On February 14, after star freshman point guard Tyler Ennis hit a half-court shot to defeat Pittsburgh 58-56, Syracuse Athletics’ official Twitter account, @Cuse, tweeted “get your Tyler Ennis jersey while they are still available” and provided a link to an “anonymous” jersey bearing Ennis’s characteristic #11. This tweet, which was promptly taken down, was a clear violation of NCAA rules, as schools are not allowed to directly use a player’s name or likeness in advertising. While this specific incident can be chalked up to a mistake by the social media intern running the @Cuse account, the tweet was significant for two reasons. One, because it’s Syracuse. More substantively, it betrayed the reality of the situation in college athletics.
A school using an athlete’s image and likeness in advertising may amount to the most evident form of image-exploitation, but is far from the most prevalent or most profitable. According to NCAA rules, student-athletes are barred from profiting off of their image and likeness.

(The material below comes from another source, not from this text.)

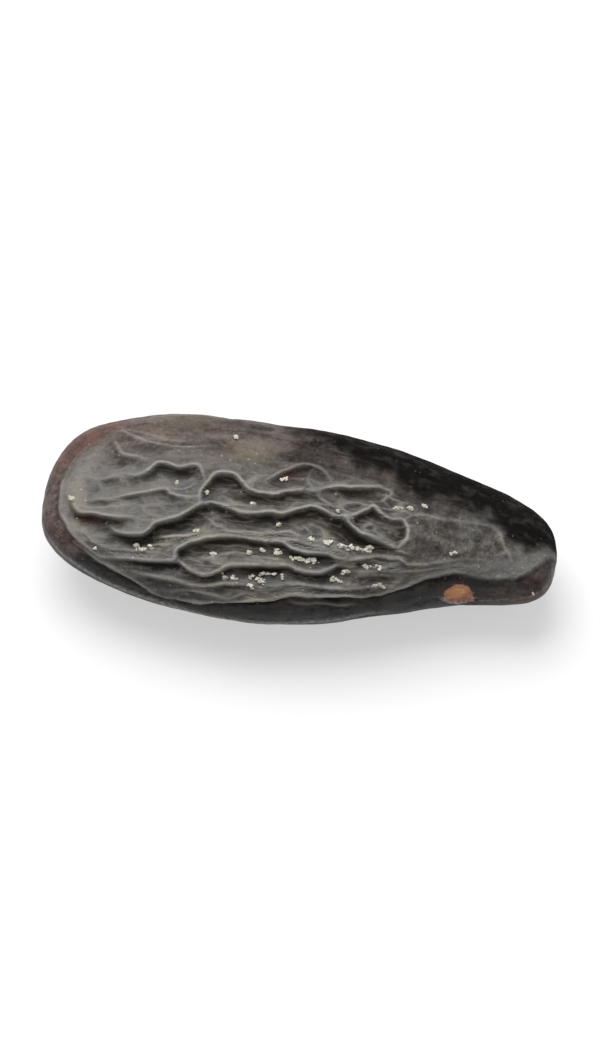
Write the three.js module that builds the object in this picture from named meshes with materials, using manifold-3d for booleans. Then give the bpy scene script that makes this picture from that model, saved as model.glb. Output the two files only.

They cannot receive any revenue which could be tied in any way to their on-field performance and the off-field brand which their play cultivates. Johnny Manziel, Texas A&M’s polarizing former quarterback, provided the most recent test case for this model. In 2013, “Johnny Football” was suspended, albeit for only one half, for allegedly selling autographs and thus profiting off of his image.

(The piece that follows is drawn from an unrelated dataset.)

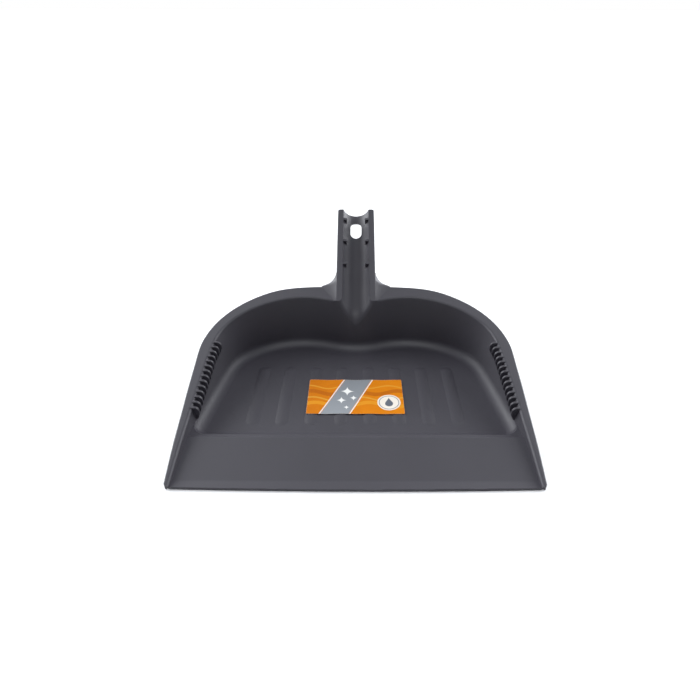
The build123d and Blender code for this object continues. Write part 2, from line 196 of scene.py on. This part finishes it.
def make_label():
    """printed film: an orange field with a slanted grey sash, sparkles, a white roundel and soft waves"""
    m, g, b = material("label_print")
    pos = g.new("ShaderNodeTexCoord").outputs["Object"]
    sep = g.new("ShaderNodeSeparateXYZ")
    g.put(sep.inputs[0], pos)
    x = g.math("MULTIPLY", sep.outputs[0], 1000.0)
    y = g.math("MULTIPLY", g.math("SUBTRACT", sep.outputs[1], LAB_Y), 1000.0)

    def inside(d, soft=0.12):
        """1 where the distance d (mm) is negative"""
        return g.remap(d, -soft, soft, 1.0, 0.0)

    def band(v, centre, half, soft=0.12):
        return inside(g.math("SUBTRACT", g.math("ABSOLUTE", g.math("SUBTRACT", v, centre)), half), soft)

    def length(a, c):
        return g.math("SQRT", g.math("ADD", g.math("MULTIPLY", a, a), g.math("MULTIPLY", c, c)))

    def star(cx, cy, r):
        """four-pointed sparkle"""
        ax = g.math("DIVIDE", g.math("ABSOLUTE", g.math("SUBTRACT", x, cx)), r)
        ay = g.math("DIVIDE", g.math("ABSOLUTE", g.math("SUBTRACT", y, cy)), r)
        s = g.math("ADD", g.math("POWER", ax, 0.55), g.math("POWER", ay, 0.55))
        return g.remap(s, 0.94, 1.06, 1.0, 0.0)

    # orange field, deeper towards the left, with a fine print screen
    tone = g.math("ADD", g.math("MULTIPLY", g.noise(pos, 90.0, 2.0, 0.5), 0.5),
                  g.math("MULTIPLY", g.remap(x, -48.0, 48.0, 0.0, 1.0), 0.5))
    col = g.mix(g.remap(tone, 0.2, 0.8, 0.0, 1.0), (0.480, 0.138, 0.0012, 1), (0.570, 0.178, 0.0012, 1))
    # waves of a lighter and a deeper orange on the right
    for k, (off, amp, half, c, strength) in enumerate((
            (-13.0, 3.2, 2.6, (0.59, 0.240, 0.012, 1), 0.85), (-4.5, 3.0, 1.1, (0.58, 0.285, 0.034, 1), 0.8),
            (5.5, 2.6, 2.9, (0.365, 0.090, 0.0012, 1), 0.75), (14.5, 2.4, 1.0, (0.59, 0.265, 0.025, 1), 0.8))):
        wave = g.math("MULTIPLY", g.math("SINE", g.math("ADD", g.math("MULTIPLY", x, 0.118 + 0.012 * k), 0.9 * k)), amp)
        on = g.math("MULTIPLY", band(g.math("SUBTRACT", y, wave), off, half), strength)
        col = g.mix(on, col, c)
    # slanted sash with two pinstripes
    u = g.math("ADD", g.math("MULTIPLY", x, 0.914), g.math("MULTIPLY", y, -0.406))
    sash = band(u, -8.0, 12.6)
    grey = g.mix(g.remap(y, -26.0, 26.0, 0.0, 1.0), (0.235, 0.252, 0.270, 1), (0.180, 0.195, 0.210, 1))
    col = g.mix(sash, col, grey)
    for c in (-21.6, 5.6):
        col = g.mix(band(u, c, 0.55), col, (0.66, 0.65, 0.62, 1))
    for cx, cy, r in ((-8.5, 7.5, 7.4), (-2.0, -2.5, 4.2), (-14.2, -6.5, 5.4), (-9.0, -17.0, 3.2)):
        col = g.mix(star(cx, cy, r), col, (0.70, 0.70, 0.68, 1))
    # white roundel with a drop in it
    rx, ry = 33.5, -9.5
    d = length(g.math("SUBTRACT", x, rx), g.math("SUBTRACT", y, ry))
    col = g.mix(inside(g.math("SUBTRACT", d, 11.6)), col, (0.68, 0.635, 0.56, 1))
    col = g.mix(band(d, 9.8, 0.45), col, (0.22, 0.23, 0.25, 1))
    bulb = inside(g.math("SUBTRACT", length(g.math("SUBTRACT", x, rx), g.math("SUBTRACT", y, ry - 1.8)), 4.0))
    cone_h = g.math("SUBTRACT", y, ry - 0.2)
    cone = g.math("SUBTRACT", g.math("ABSOLUTE", g.math("SUBTRACT", x, rx)),
                  g.math("SUBTRACT", 3.75, g.math("MULTIPLY", cone_h, 0.54)))
    tipped = g.math("MULTIPLY", inside(cone), g.remap(cone_h, -0.6, -0.4, 0.0, 1.0))
    col = g.mix(g.math("MAXIMUM", bulb, tipped), col, (0.10, 0.115, 0.14, 1))
    # unprinted paper at the cut edge, and a little handling wear
    ex = g.math("SUBTRACT", 48.25, g.math("ABSOLUTE", x))
    ey = g.math("SUBTRACT", 26.5, g.math("ABSOLUTE", y))
    rim = g.remap(g.math("MINIMUM", ex, ey), 0.08, 0.3, 1.0, 0.0)
    worn = g.math("MULTIPLY", rim, g.remap(g.noise(pos, 700.0, 2.0, 0.5), 0.45, 0.6, 0.25, 0.8))
    col = g.mix(worn, col, (0.52, 0.42, 0.32, 1))
    g.put(b.inputs["Base Color"], col)
    g.put(b.inputs["Roughness"], g.remap(g.noise(pos, 260.0, 3.0, 0.55), 0.3, 0.7, 0.36, 0.48))
    b.inputs["IOR"].default_value = 1.5
    b.inputs["Specular IOR Level"].default_value = 0.15
    n = g.bump(g.noise(pos, 1500.0, 2.0, 0.5), 0.12, 0.00003)
    g.put(b.inputs["Normal"], n)
    return m


pan.data.materials.clear()
pan.data.materials.append(make_plastic())
label_mat = make_label()
label.data.materials.clear()
label.data.materials.append(label_mat)
film = label_sheet()
film.data.materials.append(label_mat)
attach(film, "root")
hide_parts("label")


# ---------------------------------------------------------------- floor
fm = bpy.data.meshes.new("floor")
fm.from_pydata([(-40, -40, 0), (40, -40, 0), (40, 40, 0), (-40, 40, 0)], [], [(0, 1, 2, 3)])
floor = bpy.data.objects.new("floor", fm)
scene.collection.objects.link(floor)
floor.location.z = -0.0002
m, g, b = material("floor_paper")
b.inputs["Base Color"].default_value = (0.90, 0.90, 0.90, 1)
b.inputs["Roughness"].default_value = 0.9
b.inputs["Specular IOR Level"].default_value = 0.1
fm.materials.append(m)


# ---------------------------------------------------------------- light
# soft studio light from all around: each lamp is (azimuth, elevation, half angle, strength);
# azimuth 0 is behind the pan and 90 is on its right
LAMPS = [(35, 6, 24, 12.85), (325, 6, 24, 5.57), (35, 26, 24, 0.43), (65, 26, 24, 7.81), (265, 26, 24, 0.23),
         (295, 26, 24, 10.42), (325, 26, 24, 2.01), (0, 62, 26, 1.24), (180, 62, 26, 5.09)]
world = bpy.data.worlds.new("studio")
scene.world = world
world.use_nodes = True
wg = Graph(world.node_tree)
wg.n.clear()
wout = wg.new("ShaderNodeOutputWorld")
direction = wg.new("ShaderNodeTexCoord").outputs["Generated"]
sky = None
for az, el, half, strength in LAMPS:
    a, e = math.radians(az), math.radians(el)
    dot = wg.new("ShaderNodeVectorMath", operation="DOT_PRODUCT")
    wg.put(dot.inputs[0], direction)
    dot.inputs[1].default_value = (math.cos(e) * math.sin(a), math.cos(e) * math.cos(a), math.sin(e))
    lobe = wg.remap(dot.outputs["Value"], math.cos(math.radians(half)), math.cos(math.radians(half * 0.35)),
                    0.0, strength, smooth=True)
    sky = lobe if sky is None else wg.math("ADD", sky, lobe)
light_sky = wg.new("ShaderNodeBackground")
light_sky.inputs[0].default_value = (0.975, 0.995, 1.035, 1)
wg.put(light_sky.inputs[1], sky)
white = wg.new("ShaderNodeBackground")
white.inputs[0].default_value = (1, 1, 1, 1)
white.inputs[1].default_value = 1.0
pick = wg.new("ShaderNodeMixShader")
wg.put(pick.inputs[0], wg.new("ShaderNodeLightPath").outputs["Is Camera Ray"])
wg.l.new(light_sky.outputs[0], pick.inputs[1])
wg.l.new(white.outputs[0], pick.inputs[2])
wg.l.new(pick.outputs[0], wout.inputs[0])

scene.view_settings.view_transform = "Standard"
scene.view_settings.look = "None"

# ---------------------------------------------------------------- camera
cd = bpy.data.cameras.new("camera")
cam = bpy.data.objects.new("camera", cd)
scene.collection.objects.link(cam)
cd.sensor_fit = "HORIZONTAL"
cd.sensor_width = 36.0
cd.lens = 493.0 / 700.0 * 36.0
cd.shift_x = -5.65 / 700.0
cd.shift_y = 0.2 / 700.0
cd.clip_start = 0.01
cd.clip_end = 50.0
cam.location = (0.0, -0.441373, 0.3292)
cam.rotation_mode = "XYZ"
cam.rotation_euler = (math.radians(55.0), 0.0, 0.0)
cam.rotation_euler = (cam.rotation_euler.to_matrix() @ Matrix.Rotation(math.radians(CAM_ROLL), 3, "Z")).to_euler()
scene.camera = cam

The most common argument heard in support of NCAA policies is that players are receiving payment via scholarships and room and board. Though this is true, it has nothing to do with whether or not an athlete ought to have ownership of their image and likeness. In fact, the idea that the NCAA owns the rights to its student-athletes is entirely unfounded in logic or any comparable precedent. It is rather rooted in nothing more than the NCAA’s desire to become the one stop shop for collegiate athletic revenue. One would think that athletes selling their image would be good for the NCAA, as it would help grow the brand and promote the popularity of the institution’s athletes, but it would necessitate that the NCAA yield a fraction of its profits, something it cannot do.

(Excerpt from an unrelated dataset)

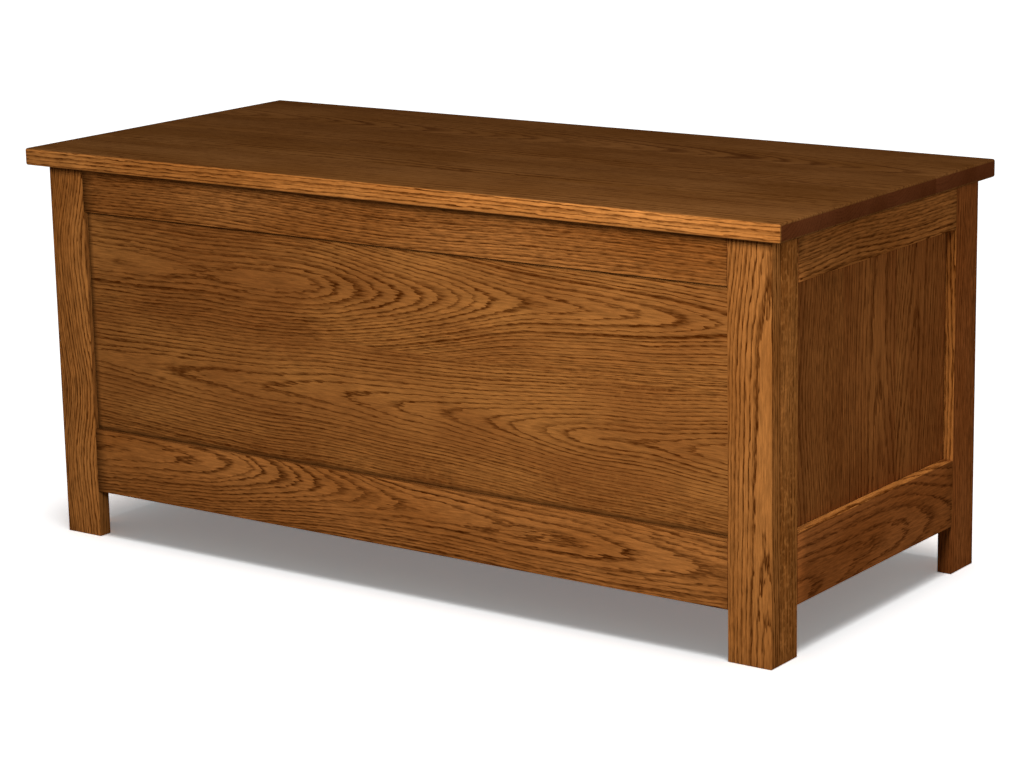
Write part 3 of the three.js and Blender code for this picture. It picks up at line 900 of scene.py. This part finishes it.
# Aromatic cedar, planed and left bare: pink-brown rings on a paler ground, quite matt.
CEDAR = Wood(
    name="Planed cedar", latewood="#cf9263", latewood_deep="#b87046",
    earlywood="#9a5434", pore="#7f442b", ring_contrast=0.6, pore_contrast=0.15,
    ray_contrast=0.05, fibre_contrast=0.10, end_darkening=0.3, roughness=0.7, specular=0.05,
)
# Yellow poplar, planed and left bare: pale and plain, with faint rings.
POPLAR = replace(
    CEDAR, name="Planed poplar", latewood="#c9b184", latewood_deep="#b39e6b",
    earlywood="#a08d60", pore="#97825a", ring_contrast=0.4, pore_contrast=0.1,
    ray_contrast=0.1, fibre_contrast=0.06, end_darkening=0.25,
)
BRASS = RolledBrass(name="Rolled brass", bright="#c9a35c", dull="#8f6f3c", roughness=0.32)


# ---- The case


@dataclass
class CaseFrame:
    """A frame of two stiles, two rails and a panel that stands back in grooves.

    Attributes:
        title: First word of its rails' and its panel's nodes.
        stiles: Nodes of the stiles at the low and the high end.
        across: The axis from stile to stile.
        outward: 1 or -1, the way the frame looks.
        wood: Finish of its stiles and rails.
        panel: Finish of its panel.
        sawings: Sawings of the low stile, the high stile, the top rail and the bottom rail.
        panel_sawings: Sawings of the panel's glued boards, from low to high.
        panel_seams: Where they meet.
        panel_grain: The axis of their length.
        panel_edge: Easing radius of the panel.
        gathered: Widths of the bands of painted shade, partly stain, beside the grooves on the
            panel.
        stile_trims: Cuts for the low and the high stile.
        rail_trims: Cuts for the top rail.
        inner_painted_light: How much lighter, as a painted highlight, or darker, as painted shade,
            its members' narrow edges round the panel are.
        edge_start: Height below which a stile's narrow edge gets none of this painted light or
            shade and stays as dark as its face.
    """

    title: str
    stiles: tuple[str, str]
    across: Axis
    outward: int
    wood: Finished
    panel: Finished
    sawings: tuple[Sawing, Sawing, Sawing, Sawing]
    panel_sawings: tuple[Sawing, ...]
    panel_seams: tuple[float, ...]
    panel_grain: Axis
    panel_edge: float = 0.5 * MM
    gathered: tuple[float, float, float, float] = SHADE_AND_STAIN_WIDTHS
    stile_trims: tuple[tuple[Trim, ...], tuple[Trim, ...]] = ((), ())
    rail_trims: tuple[Trim, ...] = ()
    inner_painted_light: float = 0.0
    edge_start: float = -math.inf

    def build(self) -> None:
        """Builds the stiles, the rails between them, and the panel, lapped into all four."""
        board = partial(Board, face=Axis(1 - self.across.value), outward=self.outward)
        high_inner, low_inner = (0.0, self.inner_painted_light), (self.inner_painted_light, 0.0)
        for node, sawing, trims, tones in zip(
            self.stiles, self.sawings, self.stile_trims, (high_inner, low_inner),
        ):
            board(node, Axis.Z, sawings=(sawing,), eased_ends=(True, False), trims=trims,
                  edge_tones=tones, edge_start=self.edge_start).made(self.wood)
        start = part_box(self.stiles[0])[1][self.across.value]
        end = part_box(self.stiles[1])[0][self.across.value]
        top, bottom = (f"{self.title}_{word}_rail" for word in ("top", "bottom"))
        for node, sawing, trims, tones in zip(
            (top, bottom), self.sawings[2:], (self.rail_trims, ()), (low_inner, high_inner),
        ):
            board(node, self.across, sawings=(sawing,), trims=trims, edge_tones=tones,
                  reach={self.across: (start + FIT_GAP, end - FIT_GAP)}).made(self.wood)
        reach = {
            self.across: (start - PANEL_LAP, end + PANEL_LAP),
            Axis.Z: (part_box(bottom)[1].z - PANEL_LAP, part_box(top)[0].z + PANEL_LAP),
        }
        board(f"{self.title}_panel", self.panel_grain, sawings=self.panel_sawings,
              word="boards", reach=reach, seams=self.panel_seams, edge=self.panel_edge,
              lap=PANEL_LAP, gathered=self.gathered).made(self.panel)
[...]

The NCAA’s defines their rationale for such policies in its 2010-2011 Division I Manual, stating “student-athletes should be protected from exploitation by professional and commercial enterprise.” And by this, they presumably mean enterprises other than the NCAA. During Manziel’s prolific 2012 Heisman run, he generated an estimated $37 million in media exposure for Texas A&M. Additionally, donations to the university spiked, from $300 million in the 2011-2012 school year to a whopping $740 million in the following year, undoubtedly in large part influenced by the Aggies’ success in football, spurred by Manziel. The NCAA’s five largest conferences: the Pac 12, the Big 10, the Atlantic Coast Conference, the Southeastern Conference, and the Big 12, each have contracts with television providers which net them over $200 million annually in exchange for rights to broadcast football games. The NCAA itself inked a $5.6 billion contract with ESPN to broadcast the 3 games of the college football playoff for the next 12 years and a nearly $11 billion contract with CBS to broadcast the NCAA Men’s Basketball Tournament for the next 14 years.
The NCAA’s questionably legitimate multi-billion dollar operation was challenged this summer, with the hearing of O’Bannon v. NCAA. The class-action suit pitted over 20 former college athletes, led by Ed O’Bannon, a former UCLA power forward who starred on their 1995 National Championship team, and featured athletes from throughout the NCAA’s history, including NBA Hall of Famers Bill Russell and Oscar Robertson. Their lawsuit centered on the argument that the NCAA unjustly exploited their image and likeness without paying them. O’Bannon argued that collegiate athletes ought to receive payment from the NCAA from their television revenues and contracts with video game producers, particularly Electronic Arts. The case’s arbiter, Judge Claudia Wilken, found in favor of O’Bannon and the coalition of former athletes and set forth, among many other things, that the NCAA must pay each athlete an annual fee, capped at $5000, for the rights to use his or her image.
While this entirely arbitrary fee is by no means a cure-all for the labor practices of the NCAA, it does amount to a significant step in the right direction. It also serves as a further step toward the death of the current amateur model supported by the NCAA. Now that the courts have acknowledged the ridiculous nature of denying student-athletes the rights to the fruits of their labor, it will only be a matter of time before the system crumbles as a whole.